She's the Speaker of the House for the State of Oregon. Recently, House Bill 2892 was killed by her before it could be debated in the House. This bill ordered government agencies to consider open source software. It did not require them to use it, but merely to consider this software when making acquisitions. Given that we have the shortest school year in the nation, taking away medical benefits from many indigent people and granting early release from prison to felons because we don't have enough money, it seems to make sense that we consider less expensive alternatives to software that it costing our state millions of dollars.

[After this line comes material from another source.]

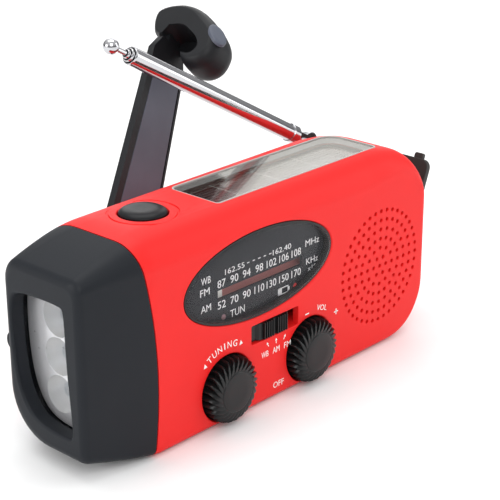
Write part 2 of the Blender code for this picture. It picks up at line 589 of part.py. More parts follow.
def crank_arm():
    """A flat arm with a shallow tray in its inner face, a barrel at each end and an inlay."""
    frame = arm_frame(ARM_FOOT)
    end = GRIP_AT - ARM_FOOT
    (foot_l, foot_r), (head_l, head_r) = arm_edges(17), arm_edges(72.5)
    face = [(-3.7, 0), (3.7, 0), (3.7, 8 - ARM_FOOT), (foot_r, 17 - ARM_FOOT), (head_r, 72.5 - ARM_FOOT)]
    face += [(2.6, 75 - ARM_FOOT), (2.6, end), (-2.6, end), (-2.6, 75 - ARM_FOOT), (head_l, 72.5 - ARM_FOOT)]
    face += [(foot_l, 17 - ARM_FOOT), (-3.7, 8 - ARM_FOOT)]
    half = ARM_T / 2
    arm = prism("crank_arm", face, "Y", -half, half, SLATE, rough=0.55, frame=frame)
    join(arm, rod("arm_tip", (0, end), "X", HINGE_R, -2.6, 2.6, 14, frame=frame))
    join(arm, rod("arm_heel", (0, 0), "X", HINGE_R, -3.7, 3.7, 14, frame=frame))
    tray = []
    for distance in (20.0, 69.5):
        left, right = arm_edges(distance, 0.9)
        tray += [(left + 1.6, distance - ARM_FOOT), (right, distance - ARM_FOOT)]
    tray = [tray[0], tray[1], tray[3], tray[2]]
    cut(arm, prism("arm_tray", tray, "Y", half - 0.9, 5.0, frame=frame))
    for name, z in (("arm_foot_bore", 0), ("arm_tip_bore", end)):
        cut(arm, rod(name, (0, z), "X", 1.25, -10, 10, 12, frame=frame))
    inlay = [(x - math.copysign(GAP, x), z + (GAP if z < 40 else -GAP)) for x, z in tray]
    prism("arm_inlay", inlay, "Y", half - 0.6, half - 0.1, SLATE, rough=0.5, frame=frame)
    rod("arm_pin", (0, 0), "X", 1.0, -6.9, 6.9, 12, STEEL, metal=1.0, frame=frame)


GRIP_OUTER = ((-3.9, -2.0), (-2.6, -3.6), (-0.1, -4.3), (2.9, -4.4), (5.2, -3.4), (6.2, -0.2), (6.0, 4.7))
GRIP_OUTER += ((4.6, 8.8), (2.2, 12.4), (-1.2, 15.7), (-4.9, 18.3), (-7.8, 19.6), (-10.6, 19.9), (-13.8, 19.0))
GRIP_OUTER += ((-16.0, 17.2), (-17.0, 14.4), (-16.6, 11.2), (-15.2, 8.8))
GRIP_INNER = ((-13.4, 9.6), (-13.4, 12.4), (-11.4, 14.2), (-8.4, 13.2), (-5.4, 10.6), (-2.6, 7.2), (-1.8, 2.6))


def crank_grip():
    """The hooked grip, forked over the end of the arm. Its side outline is (along, inwards)."""
    frame = arm_frame(GRIP_AT)
    half = GRIP_W / 2
    middle = Vector((-5.5, 9.0))
    loops = []
    for x, draw in ((-half, 1.5), (-half + 1.4, 0.35), (-half + 3, 0.0), (half - 3, 0.0), (half - 1.4, 0.35), (half, 1.5)):
        loop = []
        for z, y in GRIP_OUTER:
            point = Vector((z, y))
            point -= (point - middle).normalized() * draw
            loop.append((x, point[1], point[0]))
        loops.append(loop + [(x, y, z) for z, y in GRIP_INNER])
    grip = piece("crank_grip", *rings(loops), BLACK, rough=0.5, frame=frame)
    slot = prism("grip_slot", [(-8, -12), (3.4, -12), (3.4, 9), (-8, 9)], "X", -3.0, 3.0, frame=frame)
    seat = Matrix.Rotation(math.radians(42), 4, "X")
    pad_frame = frame @ Matrix.Translation((0, 18.2, -4.4)) @ seat
    oval = ellipse(0, 0, 3.2, 4.6, 20)
    hollow = prism("pad_hollow", ellipse(0, 0, 3.55, 4.95, 20), "Y", -0.9, 6, frame=pad_frame)
    cut(grip, slot, rod("grip_bore", (0, 0), "X", 1.25, -12, 12, 12, frame=frame), hollow)
    prism("grip_pad", oval, "Y", -0.6, 0.5, SLATE, rough=0.6, frame=pad_frame)
    rod("grip_pin", (0, 0), "X", 1.0, -half + 1, half - 1, 12, STEEL, metal=1.0, frame=frame)


# ---------------------------------------------------------------- antenna


def antenna():
    """Telescopic: each tube slides in the next, and the whole turns about one screw."""
    turn = Matrix.Rotation(-(math.pi / 2 - ANTENNA_RISE), 4, "Y")
    frame = Matrix.Translation((ANTENNA_X, ANTENNA_Y, ANTENNA_Z)) @ turn
    eye = rod("antenna_root", (0, 0), "Y", 3.1, -1.1, 1.1, 16, STEEL, rough=0.25, metal=1.0, frame=frame)
    neck = block("root_neck", (-1.7, -1.1, 0), (1.7, 1.1, 7), frame=frame)
    plug = rod("root_plug", (0, 0), "Z", 1.8, 6.9, 12, 16, frame=frame)
    cut(join(eye, neck, plug), rod("root_bore", (0, 0), "Y", 1.3, -5, 5, 12, frame=frame))
    for i, (outer, inner) in enumerate(TUBE_RADII):
        start = TUBE_START + 0.6 + i * 7.0
        end = TUBE_END + i * 0.8
        profile = [(inner, start), (outer, start), (outer, end - 0.4), (outer - 0.2, end), (inner, end)]
        tube = turned(f"antenna_tube_{i + 1}", (0, 0), "Z", profile, 16, STEEL, rough=0.12, metal=1.0, frame=frame)
        if i == 0:
            band = [(2.4, start), (2.75, start), (2.75, start + 3), (2.4, start + 3)]
            join(tube, turned("tube_band", (0, 0), "Z", band, 16, frame=frame))
    top = TUBE_END + 3 * 0.8 + 2.6
    ball = [(0, 30), (ROD_R, 30), (ROD_R, top)]
    ball += [(BALL_R * math.sin(a), top + BALL_R - BALL_R * math.cos(a)) for a in (0.7, 1.2, 1.7, 2.2, 2.7)]
    ball.append((0, top + 2 * BALL_R))
    turned("antenna_tip", (0, 0), "Z", ball, 14, STEEL, rough=0.12, metal=1.0, frame=frame)
    face = ANTENNA_Y + 1.4
    head = [(0, 14.4), (0.75, 14.4), (0.75, face), (2.6, face), (2.2, face + 0.9), (0, face + 0.9)]
    turned("antenna_screw", (ANTENNA_X, ANTENNA_Z), "Y", head, 12, STEEL, rough=0.3, metal=1.0)


def main():
    clear_scene()
    space = inner_space("inner_space")
    front_shell(space)
    back_shell(space)
    case_screws()
    torch_head(space)
    torch_insides()
    torch_switchgear()
    dial_set()
    controls()
    speaker()
    solar()
    ports()
    electronics()
    generator()
    crank_hub()
    crank_arm()
    crank_grip()
    antenna()


main()
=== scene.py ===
"""Looks for the hand-crank radio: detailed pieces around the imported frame, their finishes and a studio."""

import json
import math

import bpy
from mathutils import Matrix, Vector


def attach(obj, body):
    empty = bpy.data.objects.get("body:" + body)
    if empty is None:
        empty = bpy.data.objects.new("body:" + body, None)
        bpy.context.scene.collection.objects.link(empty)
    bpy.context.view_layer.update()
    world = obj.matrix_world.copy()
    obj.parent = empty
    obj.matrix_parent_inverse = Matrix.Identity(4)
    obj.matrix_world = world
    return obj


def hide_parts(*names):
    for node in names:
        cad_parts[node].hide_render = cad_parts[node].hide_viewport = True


bl_info = {
    "name": "Hand-Crank Radio",
    "version": (1, 0, 0),
    "blender": (4, 5, 0),
    "location": "View3D > Sidebar > Radio",
    "description": "Builds the finished pieces of a hand-crank radio and torch around its CAD frame",
    "category": "Object",
}

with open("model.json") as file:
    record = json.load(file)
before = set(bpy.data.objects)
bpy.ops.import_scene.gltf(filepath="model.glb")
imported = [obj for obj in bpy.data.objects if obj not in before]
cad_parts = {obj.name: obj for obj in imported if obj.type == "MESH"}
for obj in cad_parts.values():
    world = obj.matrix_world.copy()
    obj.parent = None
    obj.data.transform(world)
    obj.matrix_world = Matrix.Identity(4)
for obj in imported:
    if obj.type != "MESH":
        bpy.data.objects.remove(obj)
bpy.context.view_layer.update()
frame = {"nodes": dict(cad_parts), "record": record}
MM = 0.001

# All sizes below are in mm, in the frame's own axes: x along the case, y from front to back, z up.
LEFT, RIGHT, FRONT, BACK, TOP = -65.0, 65.0, -19.0, 19.0, 58.0
SEAM_Y, WALL, GAP = 13.5, 2.0, 0.3
END_CURVE_X = 40.0
DIAL = (-6.0, 38.1, 28.0, 12.0)
KNOBS = (("tuning", -18.8), ("volume", 13.4))
KNOB_Z, WELL_R, WELL_FLOOR, KNOB_FACE = 9.8, 9.35, -15.2, -22.6
SLOT = (-9.8, 8.6, 18.7, 24.0)
SPEAKER = (43.5, 25.1)
HOLE_PITCH = 2.73
HOLE_RINGS = (1, 6, 12, 20, 24, 32, 40)
BUTTON = (-32.6, -3.7)
SOLAR = (-15.5, 49.0, -12.6, 5.2)
PORT_Y0, PORT_Y1 = -14.9, 12.2
PORT_FLOOR = ((62.2, 27.2), (58.4, 51.0))
COVER_AXIS, COVER_LENGTH, COVER_T = (64.0, 28.6), 21.2, 1.8
COVER_OPEN = math.radians(21.7)
CRANK = (-19.7, 27.7)
CRANK_BORE = 1.3
ARM_TURN, ARM_LEAN = math.radians(45), math.radians(22)
ARM_FOOT, GRIP_AT, ARM_T, HINGE_R, ARM_START, GRIP_W = 6.0, 83.0, 2.2, 2.4, 22.0, 12.0
ANTENNA = (55.5, 18.5, 51.1)
ANTENNA_RISE = math.radians(29.1)
TUBES = ((2.5, 2.15), (1.9, 1.55), (1.3, 0.95))
TUBE_START, TUBE_END, ROD_R, BALL_R = 6.5, 80.6, 0.7, 2.1
SCREWS = ((-39.5, 8.0), (-39.5, 46.0), (31.0, 43.5), (56.0, 8.5))
LED_Y, LED_ZS = -0.9, (37.4, 27.2, 17.0)
# The torch housing ends on a large round in x and z: its centre and radius.
HEAD_ROUND, HEAD_ROUND_R = (-174.3, 20.0), 131.0
# Where the dial's print lies, and how far the TUNING letters stand from their knob's centre.
DIAL_INK_Y = -16.72
LABEL_R = 12.2


# ---------------------------------------------------------------- colours and nodes


def linear(code):
    """An sRGB hex colour as linear RGBA."""
    parts = [int(code[i : i + 2], 16) / 255 for i in (0, 2, 4)]
    return tuple(c / 12.92 if c <= 0.04045 else ((c + 0.055) / 1.055) ** 2.4 for c in parts) + (1.0,)


# How far apart the slow changes of tone lie, in mm.
DRIFT = 9.0


def node(tree, kind, inputs=None, **settings):
    """Adds a node with its settings; an input is a value or the output it is linked from."""
    made = tree.nodes.new(kind)
    for key, value in settings.items():
        setattr(made, key, value)
    for key, value in (inputs or {}).items():
        if isinstance(value, bpy.types.NodeSocket):
            tree.links.new(value, made.inputs[key])
        else:
            made.inputs[key].default_value = value
    return made


def blank(name):
    """A material with only an output, and its tree."""
    mat = bpy.data.materials.new(name)
    mat.use_nodes = True
    mat.node_tree.nodes.clear()
    return mat, mat.node_tree


def grained(name, light, dark, rough, grain, depth, metal=0.0, coat=0.0, spread=0.06, shine=0.5):
    """A moulded or painted surface: slow drift between two tones, a fine grain in mm, and uneven gloss."""
    mat, tree = blank(name)
    where = node(tree, "ShaderNodeTexCoord").outputs["Object"]
    drift = node(tree, "ShaderNodeTexNoise", {"Vector": where, "Scale": 1000 / DRIFT, "Detail": 4.0})
    fine = node(tree, "ShaderNodeTexNoise", {"Vector": where, "Scale": 1000 / grain, "Detail": 3.0, "Roughness": 0.6})
    tone = node(tree, "ShaderNodeMix", {"Factor": drift.outputs["Fac"], 6: dark, 7: light}, data_type="RGBA")
    gloss = node(
        tree,
        "ShaderNodeMapRange",
        {"Value": fine.outputs["Fac"], "To Min": rough - spread, "To Max": rough + spread},
    )
    bump = node(tree, "ShaderNodeBump", {"Height": fine.outputs["Fac"], "Strength": 0.6, "Distance": depth * MM})
    shader = node(
        tree,
        "ShaderNodeBsdfPrincipled",
        {
            "Base Color": tone.outputs[2],
            "Roughness": gloss.outputs["Result"],
            "Normal": bump.outputs["Normal"],
            "Metallic": metal,
            "Coat Weight": coat,
            "Coat Roughness": 0.12,
            "Specular IOR Level": shine,
        },
    )
    node(tree, "ShaderNodeOutputMaterial", {"Surface": shader.outputs["BSDF"]})
    return mat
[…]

In fact, the only serious opposition to the bill appeared to be large software companies who sent in their lobbyists to defeat the bill. So why, one might wonder, would Representative Minnis not allow this bill to be debated on the floor of the House? She merely claims that it's a solution in search of a problem. If that's the case, there was no need for her to personally kill the bill and not allow debate, was there?
Below is the text of the email that I sent to her office (and that I now understand is gaining wider circulation):
I appear to live just outside of your district, which I find somewhat disappointing as this denies
me the opportunity to vote against you in the next election.
Your statement in the Tuesday Oregonian, where you object to House Bill 2892 (the "open source"
bill), makes it very clear that you cannot be trusted to put the interests of the people in front
of your own.
While my vote won't count, I hope to ensure that others who hear me will remember this. I first
learned about your behavior and your disingenuous comments at the Portland City Club today
(5/9/2003) after receiving information about you from several mailing lists (Portland Linux Users
Group, Eugene Linux Users Group and Portland Perl Mongers). There appears to be more and more
people hearing about you personally killing this bill.
On the plus side, if you believe that there's no such thing as bad publicity, you're getting
plenty of it:
Of course, you'll be getting a bit more exposure, too. I'll be happily forwarding this email to
my friends. Who knows? Maybe one of them will get a chance to vote against you.